Une amélioration de la dynamique familiale a rapidement été constatée. Un an après cette rencontre, les professionnels observent que les évolutions positives se sont maintenues pour Hugo et pour Suzie, cette dernière vivant désormais en famille d’accueil. Tous deux évoluent positivement malgré la dégradation de l’état du couple parental, grâce au lien plus soutenu avec une partie de leur famille élargie.
Pour ce qui est de l’équipe, tout cela a bousculé nos habitudes de travail. Une phase de formation des professionnels amenés à porter des processus de conférence familiale pourrait être une plus-value, afin d’adopter un langage commun et de bénéficier d’un espace d’élaboration commune lors de la préparation de chaque conférence. La question d’une supervision se pose pour l’équipe qui pilotera ces conférences. Les coordinateurs insistent sur l’importance de cet espace de prise de recul pour ajuster les interventions face aux réactions des familles.

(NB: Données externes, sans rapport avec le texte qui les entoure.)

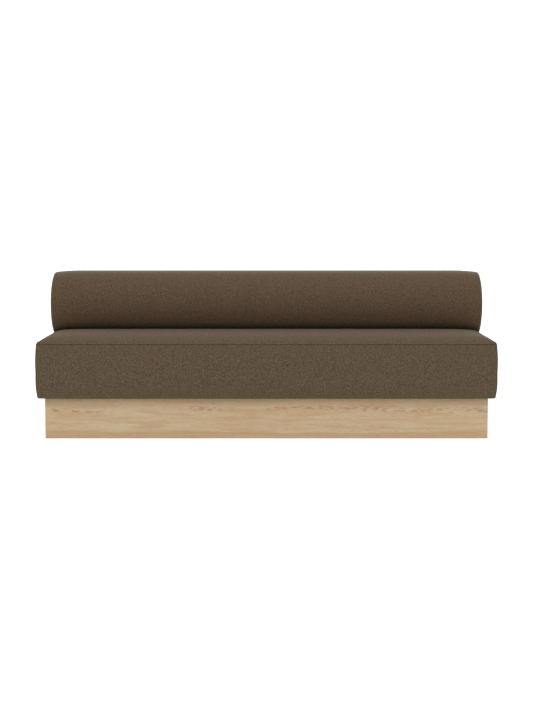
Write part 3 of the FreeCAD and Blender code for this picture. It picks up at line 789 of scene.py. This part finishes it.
def jute_webbing():
    """Ribbed brown straps with loose hairs."""
    finish = Finish("webbing", 0.85)
    slants = {"Vector": finish.around, "Scale": 95.0, "Distortion": 0.4}
    ribs = finish.node("TexWave", slants, output=1, bands_direction="DIAGONAL")
    hairs = finish.noise(finish.around, 420.0, detail=2.0)
    tone = finish.mixed(ribs, (0.34, 0.25, 0.15), (0.20, 0.14, 0.08))
    tone = finish.mixed(finish.ramp(hairs, [(0.5, 0.0), (0.7, 0.4)]), tone, (0.45, 0.36, 0.24))
    finish.bumped(finish.maths("ADD", ribs, hairs), 0.5, 0.0008)
    return finish.coloured(tone)


def black_lining():
    """Felted black cloth under the seat."""
    finish = Finish("black_lining", 0.9)
    felt = finish.noise(finish.around, 520.0, detail=3.0, roughness=0.7)
    finish.bumped(felt, 0.4, 0.0005)
    return finish.coloured(finish.ramp(felt, [(0.3, 0.012), (0.7, 0.03)]))


def zinc_steel():
    """Plated fasteners, spangled and lightly scuffed."""
    finish = Finish("zinc_steel", 0.34)
    finish.given("Metallic", 1.0)
    spangle = finish.node("TexVoronoi", {"Vector": finish.around, "Scale": 380.0})
    scuffs = {"Value": finish.noise(finish.around, 240.0, detail=3.0),
              "From Min": 0.3, "From Max": 0.7, "To Min": 0.26, "To Max": 0.48}
    finish.feed(finish.shader.inputs["Roughness"], finish.node("MapRange", scuffs))
    return finish.coloured(finish.ramp(spangle, [(0.0, (0.52, 0.53, 0.54)), (0.6, (0.66, 0.66, 0.64))]))


def black_nylon():
    """Moulded pads with a fine grain."""
    finish = Finish("black_plastic", 0.5)
    grain = finish.noise(finish.around, 900.0, detail=2.0)
    finish.bumped(grain, 0.25, 0.0003)
    return finish.coloured(finish.ramp(grain, [(0.3, 0.018), (0.7, 0.030)]))


def dress(material, *names):
    for name in names:
        mesh = bpy.data.objects[name].data
        mesh.materials.clear()
        mesh.materials.append(material)


def dress_covers():
    dress(covering_cloth("covering_cloth", 0.17, 0.20, (0.97, 0.91, 0.82)), "seat_cushion", "riser_wrap")
    dress(covering_cloth("covering_cloth_roll", 0.48, 0.30, (0.96, 0.94, 0.88)), "bolster_cover",
          "bolster_end_left", "bolster_end_right")


def dress_frame():
    """Gives every node of the construction model its finish."""
    grain_x, grain_y, grain_z = (0.9, 9.0, 9.0), (9.0, 0.9, 9.0), (9.0, 9.0, 0.9)
    dress(oak("oak_veneer_long", grain_x), "plinth_front_board", "plinth_rear_board")
    dress(oak("oak_veneer_side", grain_y), "plinth_left_board", "plinth_right_board")
    pine, pine_dark = (0.68, 0.52, 0.32), (0.55, 0.38, 0.20)
    birch, birch_dark = (0.64, 0.50, 0.34), (0.50, 0.37, 0.23)
    dress(plain_timber("softwood_long", pine, pine_dark, grain_x), "seat_rail_front", "seat_rail_rear",
          "webbing_ledger", "riser_rail_front", "riser_rail_rear", "riser_blocks", "bolster_stringer_top",
          "bolster_stringer_front", "bolster_stringer_rear")
    dress(plain_timber("softwood_side", pine, pine_dark, grain_y), "seat_rail_left", "seat_rail_right",
          "seat_cross_rail_left", "seat_cross_rail_centre", "seat_cross_rail_right", "seat_rear_struts",
          "plinth_cleats")
    dress(plain_timber("softwood_block", pine, pine_dark, grain_z), "seat_corner_blocks", "foot_blocks")
    dress(plain_timber("plywood", birch, birch_dark, grain_x), "bolster_core_skin", "bolster_base_board")
    dress(plain_timber("plywood_rib", birch, birch_dark, grain_y), "plinth_rib_left", "plinth_rib_centre",
          "plinth_rib_right", "bolster_ribs")
    dress(jute_webbing(), "webbing_cross_straps", "webbing_long_straps")
    dress(black_lining(), "dust_cover")
    dress(zinc_steel(), "seat_fixing_screws", "levelling_nuts", "bolster_bolts", "bolster_washers",
          "bolster_tee_nuts", *["levelling_screw_%d" % number for number in FOOT_NUMBERS])
    dress(black_nylon(), *["levelling_pad_%d" % number for number in FOOT_NUMBERS])


# Studio

def seen_directly(tree):
    """1 for what the camera sees, also in metal or through glass, and 0 for light on the object."""
    rays = tree.nodes.new("ShaderNodeLightPath")
    seen = rays.outputs["Is Camera Ray"]
    for name in ("Is Glossy Ray", "Is Transmission Ray"):
        either = tree.nodes.new("ShaderNodeMath")
        either.operation = "MAXIMUM"
        tree.links.new(seen, either.inputs[0])
        tree.links.new(rays.outputs[name], either.inputs[1])
        seen = either.outputs[0]
    return seen


def one_or_other(tree, share, first, second):
    """The first shader where the share is 0, and the second where it is 1."""
    either = tree.nodes.new("ShaderNodeMixShader")
    for socket, value in zip(either.inputs, (share, first, second)):
        tree.links.new(value, socket)
    return either.outputs[0]


def white_light(tree, strength):
    light = tree.nodes.new("ShaderNodeBackground")
    light.inputs["Color"].default_value = (1, 1, 1, 1)
    light.inputs["Strength"].default_value = strength
    return light.outputs[0]


def white_studio():
    """Even white light from all round, and a plain white background."""
    scene = bpy.context.scene
    scene.view_settings.view_transform = "Standard"
    scene.world = bpy.data.worlds.new("studio")
    scene.world.use_nodes = True
    tree = scene.world.node_tree
    tree.nodes.clear()
    output = tree.nodes.new("ShaderNodeOutputWorld")
    dome, background = white_light(tree, DOME_STRENGTH), white_light(tree, 1.0)
    tree.links.new(one_or_other(tree, seen_directly(tree), dome, background), output.inputs[0])


def matt_white(tree):
    """A matt surface that the camera sees a little lighter, so that it keeps a shadow on white."""
    matt = tree.nodes.new("ShaderNodeBsdfDiffuse")
    matt.inputs["Color"].default_value = (FLOOR_GREY, FLOOR_GREY, FLOOR_GREY, 1)
    share = tree.nodes.new("ShaderNodeMath")
    share.operation = "MULTIPLY"
    share.inputs[1].default_value = FLOOR_LIFT
    tree.links.new(seen_directly(tree), share.inputs[0])
    lift = tree.nodes.new("ShaderNodeEmission")
    tree.links.new(share.outputs[0], lift.inputs["Strength"])
    both = tree.nodes.new("ShaderNodeAddShader")
    tree.links.new(matt.outputs[0], both.inputs[0])
    tree.links.new(lift.outputs[0], both.inputs[1])
    return both.outputs[0]


def floor_finish():
    """Pale from above and clear from below, so that the underside can be seen."""
    material = bpy.data.materials.new("pale_floor")
    material.use_nodes = True
    tree = material.node_tree
    tree.nodes.clear()
    output = tree.nodes.new("ShaderNodeOutputMaterial")
    from_below = tree.nodes.new("ShaderNodeNewGeometry").outputs["Backfacing"]
    clear = tree.nodes.new("ShaderNodeBsdfTransparent").outputs[0]
    tree.links.new(one_or_other(tree, from_below, matt_white(tree), clear), output.inputs[0])
    return material


def pale_floor():
    bm = bmesh.new()
    bmesh.ops.create_grid(bm, x_segments=8, y_segments=8, size=60.0)
    mesh = bpy.data.meshes.new("floor")
    bm.to_mesh(mesh)
    bm.free()
    mesh.materials.append(floor_finish())
    floor = bpy.data.objects.new("floor", mesh)
    floor.location.z = -0.0005
    bpy.context.scene.collection.objects.link(floor)


def softbox(name, place, aim, size, watts):
    light = bpy.data.lights.new(name, "AREA")
    light.shape = "RECTANGLE"
    light.size, light.size_y = size
    light.energy = watts
    lamp = bpy.data.objects.new(name, light)
    lamp.location = place
    lamp.rotation_euler = (Vector(aim) - Vector(place)).to_track_quat("-Z", "Y").to_euler()
    bpy.context.scene.collection.objects.link(lamp)


def camera():
    """Stands straight in front of the bench and looks slightly down."""
    lens = bpy.data.cameras.new("camera")
    lens.lens = LENS
    lens.sensor_width = 36.0
    lens.clip_end = 300.0
    view = bpy.data.objects.new("camera", lens)
    view.location = CAMERA_PLACE
    view.rotation_euler = (CAMERA_TILT, 0.0, 0.0)
    bpy.context.scene.collection.objects.link(view)
    bpy.context.scene.camera = view


seat_cushion()
bolster_sleeve()
bolster_end("bolster_end_left", -1, "bolster_cap_left")
bolster_end("bolster_end_right", 1, "bolster_cap_right")
riser_wrap()
dress_covers()
dress_frame()
white_studio()
pale_floor()
softbox("overhead", (0.0, -0.6, 3.4), (0.0, 0.0, 0.4), (4.5, 2.5), 6.0)
camera()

Qu’est-ce qu’une conférence familiale ? Il s’agit «  d’un modèle de processus contrôlé qui mène à la prise de décision par la famille concernée […] pour résoudre un problème concernant un enfant en danger ou en risque de l’être  » (Empan n°62, p 136 à 139). Cette approche est utilisée depuis 40 ans en Nouvelle-Zélande avant chaque placement. En Suède, elle est réservée aux cas complexes, au Canada aux situations de violence. Dans plus de quinze pays européens, les conférences familiales sont mises en œuvre comme mode de travail alternatif avec la famille, soit prévues dans la loi ou juste comme une pratique professionnelle innovante.